The majority opinion carefully restates the law as it applies to appeals from the Board of Immigration Appeals denying requests for political asylum and withholding of deportation. Yet when it comes time to apply the facts of the case to the carefully documented rules of law, the majority fails to discharge the constitutional duty that it outlines.
I agree with the majority‘s statement of the law. An alien cannot be deported if he shows a clear probability that if he is returned to his country he will be persecuted to the extent that his life or freedom would be threatened on account of race, religion, nationality, membership in a particular social group or political opinion.
When it attempts to apply the law to this case, however, the majority builds a syllogism whose implicit but unstated major premise contradicts the law that had just been so carefully presented, and whose minor premise lacks any basis in fact. Thus, the conclusion reached by the majority is necessarily invalid. The majority reasons: (1) section 243(h) mandates that deportation be withheld only if the deportee faces threats of severe deprivation of freedom; (2) Espinoza-Martinez faces confinement to quarters and, in “today‘s Nicaragua, confinement to quarters appears to be a mild punishment for any type of political dissension, especially dissension by military personnel“; (3) therefore, he is not entitled to the protection of section 243(h).
The major premise misstates the law.

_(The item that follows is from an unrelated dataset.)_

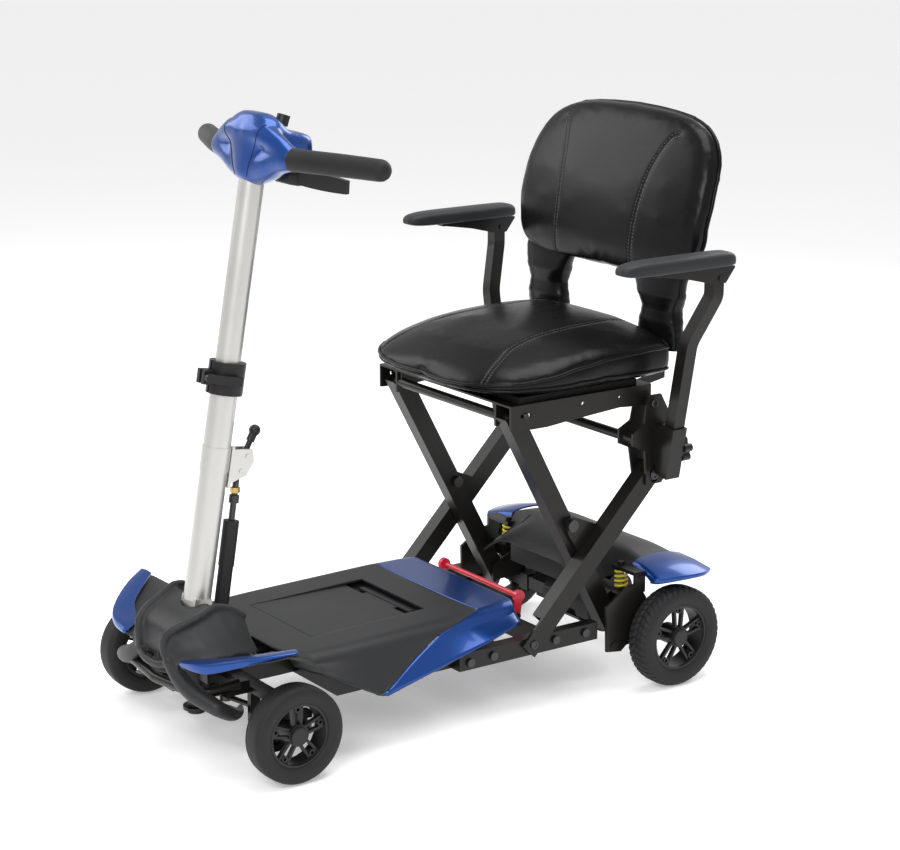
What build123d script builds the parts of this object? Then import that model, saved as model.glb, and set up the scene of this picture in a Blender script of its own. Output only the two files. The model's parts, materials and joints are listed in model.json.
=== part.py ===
"""Folding four-wheel electric mobility scooter, built as separate sub-parts.

Millimetres, +Z up, the rider looks along -Y, +X is the rider's left hand.
The ground is Z = 0. Heights and lengths are measured from the ground and from
the lower hinge of the outer scissor arms; before export everything is moved
along Y so that the origin lies under the middle of the whole scooter.
"""
from math import atan2, cos, degrees, radians, sin
import os

from build123d import *

# ---- clearances and sheet thicknesses -------------------------------------------
RUN = 0.05            # running clearance of a shaft in its bore, on the radius
GAP = 0.5             # side gap between pieces that swing past each other
SEAM = 0.4            # gap between two covers of one body
COVER = 3.0           # wall of the moulded covers
PLATE = 5.0           # steel side plates

# ---- wheels ---------------------------------------------------------------------
FRONT_R, FRONT_TYRE_W, FRONT_FACE_X = 78.0, 41.0, 256.0
REAR_R, REAR_TYRE_W, REAR_FACE_X = 84.5, 46.0, 257.5
FRONT_RIM_R, REAR_RIM_R = 50.0, 55.0
FRONT_AXLE_Y, REAR_AXLE_Y = -445.0, 290.0
FRONT_STUB_X, REAR_STUB_X = FRONT_FACE_X - 12, REAR_FACE_X - 12     # ends of the axle stubs
AXLE_R = 8.0
HUB_R = 17.0
SPOKES = 5

# ---- steering -------------------------------------------------------------------
STEER_Y = -481.0
KINGPIN_X = 178.0
KINGPIN_R = 8.0
STEER_ARM = 45.0          # length of the column arm and of both knuckle arms
ROD_OFFSET = 14.0         # the two tie rods leave the column arm this far off centre
ROD_PIN_R = 4.0
ROD_Z = 66.0
HEAD_TUBE = (92.0, 138.0)
COLUMN_R = 14.0

# ---- tiller ---------------------------------------------------------------------
TILLER_PIVOT = (-480.0, 200.0)
LEAN = 10.0
LOWER_TUBE_R, UPPER_TUBE_R = 21.5, 19.5
LOWER_TUBE_LENGTH = 397.0       # from the pivot along the tube
UPPER_TUBE_LENGTH = 440.0
UPPER_TUBE_END = 693.0          # top of the upper tube, along the tube from the pivot
HEAD_CENTRE = UPPER_TUBE_END + 22
CLAMP_HEIGHT = 50.0
HEAD_LENGTH = 95.0
GRIP_R, HANDLE_R = 17.0, 11.0
GRIP_END = (253.0, -294.0, 908.0)
STRUT_BASE = (-440.0, 165.0)
STRUT_EYE = (-398.0, 424.0)
RELEASE_PIVOT = (-386.0, 446.0)

# ---- chassis --------------------------------------------------------------------
RAIL_X = (174.0, 195.0)
UNDER_RAIL_X = (150.0, 172.0)   # the rails step inwards under the deck's skirts
RAIL_STEP_Y = (-116.0, -92.0)
RAIL_Z = (92.0, 121.0)
RAIL_Y = (-330.0, 160.0)
DECK_REAR_Y = 24.0
DECK_TOP = (163.0, 172.0)       # height at the front and at the rear of the deck
DECK_FRONT_Y = -398.0
BAND_WIDTH = 76.0
LID_HALF_X, LID_Y = 92.0, (-326.0, -146.0)
LID_T = 4.0
SLOT_LENGTH = 34.0
RELEASE_BAR_PIVOT, RELEASE_BAR_TOP = (60.0, 128.0), (64.0, 160.0)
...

Section 243(h) does not state that the threat to freedom must be severe. The words are “freedom would be threatened.”
The minor premise combines a new “fact” that arises from pure conjecture with a personal opinion about the relative severity of the threat to “life or freedom” that Espinoza-Martinez faces. Such personal opinions and conjecture have no place in the judicial decisionmaking process. The conclusion, therefore, is contrary to the congressional mandate.
I therefore dissent. To hold that freedom is relative in Nicaragua is to violate the court‘s constitutional duty. The petitioner‘s freedom was taken away once and there is a clear probability that it will be taken away again if he is deported.